> [Direction]
Output the lines below exactly, please, from the first line until the line with "return piece", counting both.

> [Data supplied]
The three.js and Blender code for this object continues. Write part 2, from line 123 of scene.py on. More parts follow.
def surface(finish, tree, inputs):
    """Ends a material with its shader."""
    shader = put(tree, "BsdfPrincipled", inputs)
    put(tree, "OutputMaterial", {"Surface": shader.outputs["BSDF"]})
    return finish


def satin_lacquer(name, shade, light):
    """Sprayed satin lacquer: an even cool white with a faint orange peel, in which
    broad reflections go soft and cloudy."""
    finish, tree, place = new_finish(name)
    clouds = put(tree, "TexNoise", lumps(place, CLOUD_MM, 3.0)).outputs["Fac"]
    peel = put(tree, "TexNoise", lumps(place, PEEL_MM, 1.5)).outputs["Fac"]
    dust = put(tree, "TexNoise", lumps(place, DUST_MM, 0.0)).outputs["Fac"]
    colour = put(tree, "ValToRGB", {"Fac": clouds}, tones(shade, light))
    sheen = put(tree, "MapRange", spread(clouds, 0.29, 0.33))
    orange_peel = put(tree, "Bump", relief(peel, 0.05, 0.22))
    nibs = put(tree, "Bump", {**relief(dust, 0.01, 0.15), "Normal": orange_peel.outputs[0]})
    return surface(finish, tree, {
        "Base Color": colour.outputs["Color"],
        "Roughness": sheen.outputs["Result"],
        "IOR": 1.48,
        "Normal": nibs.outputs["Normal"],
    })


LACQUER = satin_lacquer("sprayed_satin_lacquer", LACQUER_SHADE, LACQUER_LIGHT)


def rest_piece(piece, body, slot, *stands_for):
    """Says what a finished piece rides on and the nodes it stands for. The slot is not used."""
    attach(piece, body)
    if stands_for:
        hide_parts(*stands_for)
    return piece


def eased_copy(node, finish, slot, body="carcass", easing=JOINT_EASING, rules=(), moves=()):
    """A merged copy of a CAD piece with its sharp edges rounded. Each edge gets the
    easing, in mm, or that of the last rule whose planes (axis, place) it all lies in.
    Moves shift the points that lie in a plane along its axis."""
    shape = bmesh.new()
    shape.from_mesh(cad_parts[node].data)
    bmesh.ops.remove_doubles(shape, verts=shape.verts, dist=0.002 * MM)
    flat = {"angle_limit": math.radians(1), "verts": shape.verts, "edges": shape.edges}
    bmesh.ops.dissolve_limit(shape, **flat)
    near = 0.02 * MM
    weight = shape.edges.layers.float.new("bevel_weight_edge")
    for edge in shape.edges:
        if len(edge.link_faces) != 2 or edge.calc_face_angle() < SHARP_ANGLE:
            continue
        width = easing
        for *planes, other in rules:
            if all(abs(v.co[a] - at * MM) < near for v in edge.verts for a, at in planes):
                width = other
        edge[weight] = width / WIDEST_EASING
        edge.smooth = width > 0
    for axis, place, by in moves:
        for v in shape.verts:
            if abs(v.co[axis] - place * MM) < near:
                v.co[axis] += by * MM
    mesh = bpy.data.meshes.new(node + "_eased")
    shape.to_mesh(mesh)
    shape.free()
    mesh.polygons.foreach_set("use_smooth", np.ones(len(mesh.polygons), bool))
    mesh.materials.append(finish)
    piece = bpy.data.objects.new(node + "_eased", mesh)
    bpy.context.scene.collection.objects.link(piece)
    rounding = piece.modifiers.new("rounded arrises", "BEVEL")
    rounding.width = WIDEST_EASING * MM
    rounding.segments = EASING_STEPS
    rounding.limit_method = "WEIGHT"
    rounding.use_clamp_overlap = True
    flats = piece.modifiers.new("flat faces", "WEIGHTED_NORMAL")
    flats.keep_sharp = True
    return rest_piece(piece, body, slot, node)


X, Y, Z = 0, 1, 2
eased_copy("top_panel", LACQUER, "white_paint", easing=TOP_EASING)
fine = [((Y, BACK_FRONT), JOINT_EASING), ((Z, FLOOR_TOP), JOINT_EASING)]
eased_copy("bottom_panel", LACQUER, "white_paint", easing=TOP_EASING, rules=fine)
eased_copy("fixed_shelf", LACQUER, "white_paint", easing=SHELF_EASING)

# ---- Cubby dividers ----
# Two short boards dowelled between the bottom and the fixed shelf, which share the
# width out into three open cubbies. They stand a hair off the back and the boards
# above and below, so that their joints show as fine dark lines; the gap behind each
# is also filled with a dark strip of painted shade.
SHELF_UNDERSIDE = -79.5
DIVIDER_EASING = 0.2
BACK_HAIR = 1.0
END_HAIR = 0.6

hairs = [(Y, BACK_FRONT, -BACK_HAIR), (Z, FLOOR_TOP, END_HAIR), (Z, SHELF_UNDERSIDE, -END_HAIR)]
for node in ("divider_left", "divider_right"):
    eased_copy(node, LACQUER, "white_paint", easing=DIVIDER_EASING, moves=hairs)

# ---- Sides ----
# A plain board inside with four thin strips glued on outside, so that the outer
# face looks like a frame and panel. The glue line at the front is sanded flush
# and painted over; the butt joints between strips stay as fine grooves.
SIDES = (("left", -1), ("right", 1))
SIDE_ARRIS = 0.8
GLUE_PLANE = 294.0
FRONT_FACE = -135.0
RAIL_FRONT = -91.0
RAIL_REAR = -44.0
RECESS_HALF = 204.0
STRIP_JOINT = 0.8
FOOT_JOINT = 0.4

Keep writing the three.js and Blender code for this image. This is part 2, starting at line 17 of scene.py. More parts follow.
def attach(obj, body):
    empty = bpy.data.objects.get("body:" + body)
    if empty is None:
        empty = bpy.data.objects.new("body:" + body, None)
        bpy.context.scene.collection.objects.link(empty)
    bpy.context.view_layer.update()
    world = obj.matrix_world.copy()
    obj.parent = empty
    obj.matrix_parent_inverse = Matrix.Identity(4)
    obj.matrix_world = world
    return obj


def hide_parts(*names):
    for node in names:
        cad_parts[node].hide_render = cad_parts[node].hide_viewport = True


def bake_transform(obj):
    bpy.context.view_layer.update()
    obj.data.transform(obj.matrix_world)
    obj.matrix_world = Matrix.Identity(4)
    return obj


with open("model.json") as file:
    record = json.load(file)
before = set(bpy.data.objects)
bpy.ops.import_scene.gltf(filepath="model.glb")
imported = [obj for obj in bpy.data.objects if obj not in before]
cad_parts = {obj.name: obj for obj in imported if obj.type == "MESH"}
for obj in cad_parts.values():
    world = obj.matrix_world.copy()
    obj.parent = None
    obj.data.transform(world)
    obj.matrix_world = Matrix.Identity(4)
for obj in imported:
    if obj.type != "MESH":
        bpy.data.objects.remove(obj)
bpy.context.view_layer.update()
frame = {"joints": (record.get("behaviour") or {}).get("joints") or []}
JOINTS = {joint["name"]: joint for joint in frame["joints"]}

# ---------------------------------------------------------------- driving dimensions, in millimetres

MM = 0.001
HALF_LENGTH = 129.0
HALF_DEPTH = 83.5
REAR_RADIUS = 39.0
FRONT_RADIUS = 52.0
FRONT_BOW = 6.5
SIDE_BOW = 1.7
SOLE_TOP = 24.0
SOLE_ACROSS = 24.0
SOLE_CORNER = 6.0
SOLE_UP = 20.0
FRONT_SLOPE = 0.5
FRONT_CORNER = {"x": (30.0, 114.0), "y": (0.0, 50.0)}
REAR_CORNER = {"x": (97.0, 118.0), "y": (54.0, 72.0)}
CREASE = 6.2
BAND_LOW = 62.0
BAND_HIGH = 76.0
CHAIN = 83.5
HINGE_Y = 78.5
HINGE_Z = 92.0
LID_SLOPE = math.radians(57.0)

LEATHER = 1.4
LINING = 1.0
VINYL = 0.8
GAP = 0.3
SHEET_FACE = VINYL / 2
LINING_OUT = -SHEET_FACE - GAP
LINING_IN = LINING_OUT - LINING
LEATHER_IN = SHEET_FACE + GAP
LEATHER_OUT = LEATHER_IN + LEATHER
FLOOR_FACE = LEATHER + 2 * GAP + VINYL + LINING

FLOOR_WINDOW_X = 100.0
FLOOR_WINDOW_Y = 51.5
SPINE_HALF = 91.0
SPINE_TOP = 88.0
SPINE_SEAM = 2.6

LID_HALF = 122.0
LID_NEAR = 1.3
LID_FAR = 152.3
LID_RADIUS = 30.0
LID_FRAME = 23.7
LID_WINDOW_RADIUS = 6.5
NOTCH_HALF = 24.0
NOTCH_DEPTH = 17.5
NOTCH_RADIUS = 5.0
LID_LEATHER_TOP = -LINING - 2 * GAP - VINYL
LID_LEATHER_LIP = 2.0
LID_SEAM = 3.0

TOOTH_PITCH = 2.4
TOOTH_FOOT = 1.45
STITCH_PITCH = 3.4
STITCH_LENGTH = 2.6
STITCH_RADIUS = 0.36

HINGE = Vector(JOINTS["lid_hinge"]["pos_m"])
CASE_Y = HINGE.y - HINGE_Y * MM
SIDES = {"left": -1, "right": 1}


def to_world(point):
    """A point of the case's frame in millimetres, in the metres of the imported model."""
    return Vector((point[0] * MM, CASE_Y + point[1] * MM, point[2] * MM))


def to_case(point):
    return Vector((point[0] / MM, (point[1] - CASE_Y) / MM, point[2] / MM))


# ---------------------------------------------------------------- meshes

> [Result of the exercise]
The three.js and Blender code for this object continues. Write part 2, from line 123 of scene.py on. More parts follow.
def surface(finish, tree, inputs):
    """Ends a material with its shader."""
    shader = put(tree, "BsdfPrincipled", inputs)
    put(tree, "OutputMaterial", {"Surface": shader.outputs["BSDF"]})
    return finish


def satin_lacquer(name, shade, light):
    """Sprayed satin lacquer: an even cool white with a faint orange peel, in which
    broad reflections go soft and cloudy."""
    finish, tree, place = new_finish(name)
    clouds = put(tree, "TexNoise", lumps(place, CLOUD_MM, 3.0)).outputs["Fac"]
    peel = put(tree, "TexNoise", lumps(place, PEEL_MM, 1.5)).outputs["Fac"]
    dust = put(tree, "TexNoise", lumps(place, DUST_MM, 0.0)).outputs["Fac"]
    colour = put(tree, "ValToRGB", {"Fac": clouds}, tones(shade, light))
    sheen = put(tree, "MapRange", spread(clouds, 0.29, 0.33))
    orange_peel = put(tree, "Bump", relief(peel, 0.05, 0.22))
    nibs = put(tree, "Bump", {**relief(dust, 0.01, 0.15), "Normal": orange_peel.outputs[0]})
    return surface(finish, tree, {
        "Base Color": colour.outputs["Color"],
        "Roughness": sheen.outputs["Result"],
        "IOR": 1.48,
        "Normal": nibs.outputs["Normal"],
    })


LACQUER = satin_lacquer("sprayed_satin_lacquer", LACQUER_SHADE, LACQUER_LIGHT)


def rest_piece(piece, body, slot, *stands_for):
    """Says what a finished piece rides on and the nodes it stands for. The slot is not used."""
    attach(piece, body)
    if stands_for:
        hide_parts(*stands_for)
    return piece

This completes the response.